Thursday, Jan. 18, 2007 | 7:06 a.m.
As water-supply and sewage-treatment agencies tackle an infestation of fast-growing freshwater mussels at Lake Mead, not all the news is bad.
The mussels, which are disdained for gumming up waterworks by attaching themselves to pipe openings, apparently have little effect on the outflow of treated wastewater into lakes.
Ron Zegers, who oversees waterworks for the Southern Nevada Water Authority, said Wednesday the quagga mussels don't appear to have migrated outside Boulder Basin, where they were discovered this month.
They were found on a houseboat in Callville Bay on Tuesday, the farthest north in the lake the animal has been found - so far, he said.
Divers are scheduled to look for evidence of the infestation in the Overton Arm of the lake today, and divers will inspect the Water Authority's two intake structures off Saddle Island on Saturday.
"We're going to have to establish a monitoring program," Zegers said. "It's just going to have to become a way of life."
Zegers is scheduled to discuss the effect of the mussels today at the authority board's regular meeting.
Doug Karafa, program administrator of the Clean Water Coalition, told his board Tuesday that the quagga mussel that has been found in Lake Mead is "the cousin - the nasty cousin" of the zebra mussel that has invaded Midwestern and Eastern freshwater areas, including the Great Lakes, in the last two decades.
Karafa said agencies that put water back into the lake, such as the members of his coalition, have few problems with the mussels compared to agencies that take water from freshwater sources, such as the Water Authority, which supplies nearly all the water needed throughout Clark County.
The Clean Water Coalition is a collection of regional sewage-treatment agencies that plans to build a $750 million pipeline to the bottom of Lake Mead to dispose of treated wastewater. The discovery of quagga mussels, which with their close relative the zebra mussel have caused billions of dollars in damage to water systems, docks, boats and infrastructure elsewhere, has sparked concerns among a number of agencies.
Federal, state and local agencies across the West are concerned that boaters could transport the invasive species to other freshwater locations and it could affect irrigation or potable infrastructure in other areas.
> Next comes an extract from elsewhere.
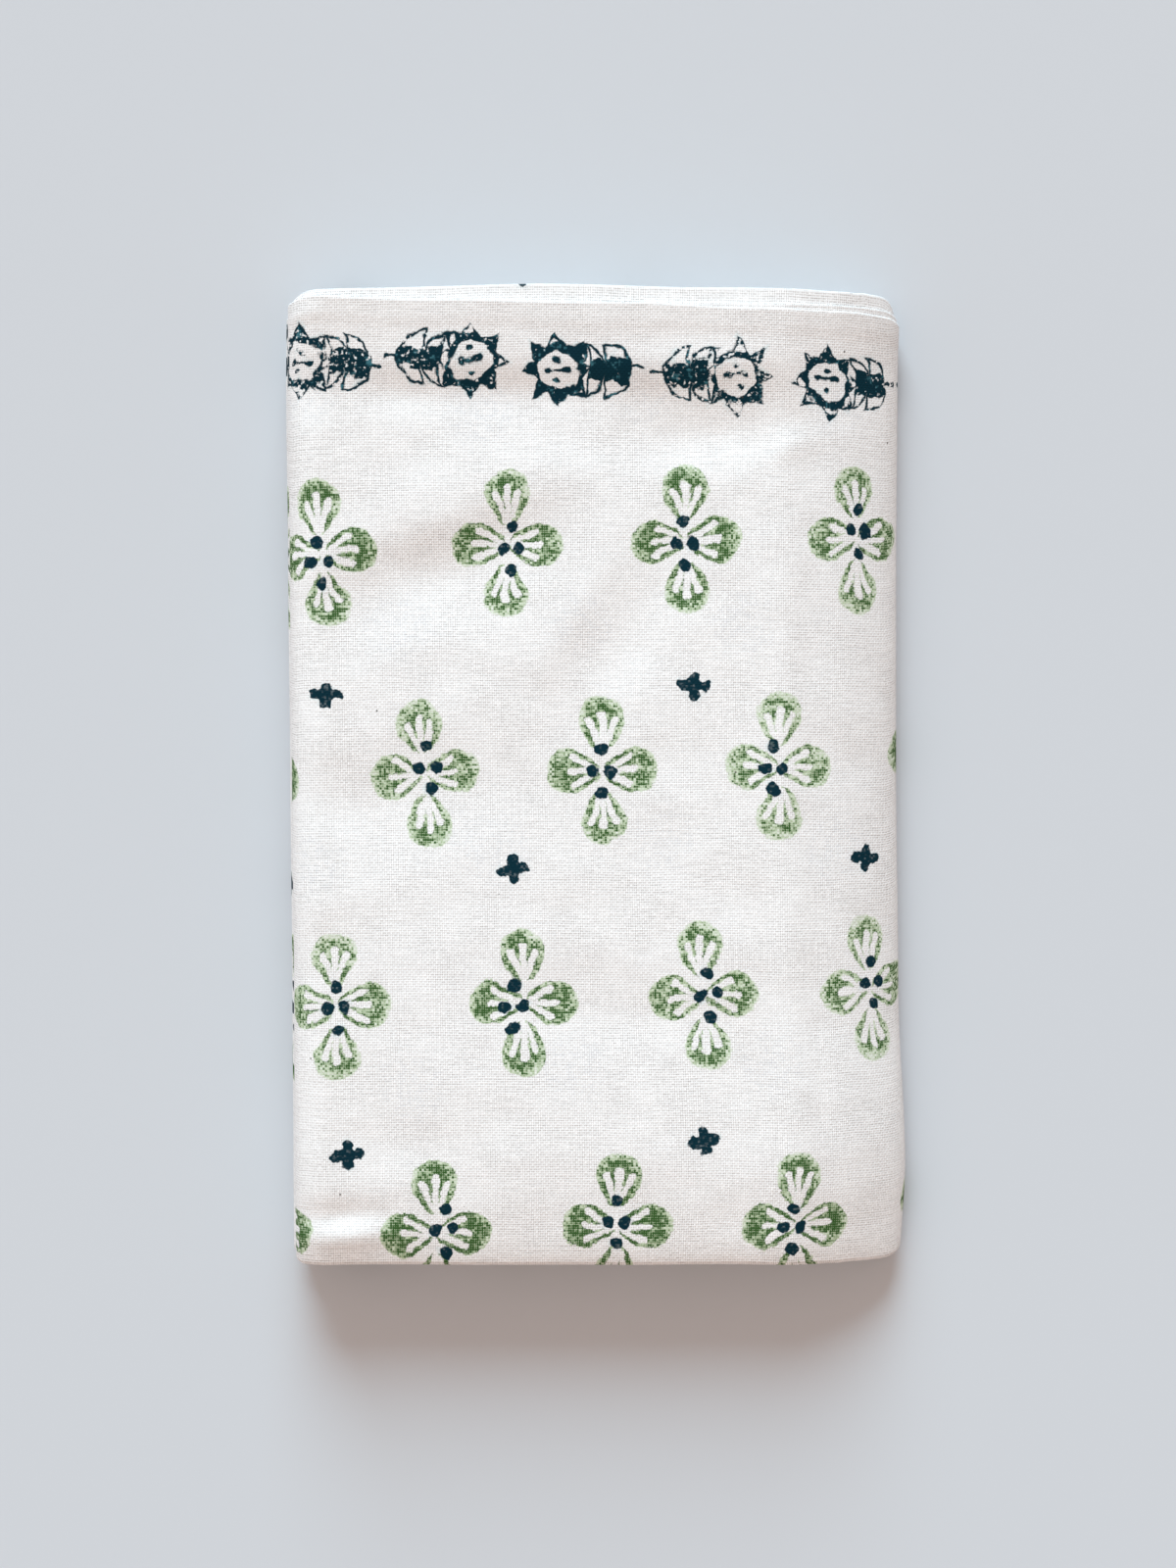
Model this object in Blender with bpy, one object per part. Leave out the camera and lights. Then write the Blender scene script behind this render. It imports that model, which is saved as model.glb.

Karafa said the Clean Water Coalition would hire a State University of New York at Buffalo expert on the effect of the mussels to advise the agency on how to handle the mussel, which for now has been found only in Boulder Basin, the southern part of Lake Mead.
Karafa also said at the Clean Water Coalition meeting Tuesday that the mussels could have a couple of positive effects. Although the National Park Service, which runs Lake Mead, and other agencies are concerned that the quagga mussel could profoundly affect the ecology of the lake by removing tiny plants and animals that provide the basis of the food chain, Karafa noted that the filter feeders increase the clarity of water.
He also noted that the mussels are edible, "but they're really tiny."
The U.S. Geological Survey, a federal agency that has studied the animals and their effect around the country, says that quagga or zebra mussels, in addition to being small, may not taste very good. And because they filter water that may be polluted, the federal agency advises against eating them.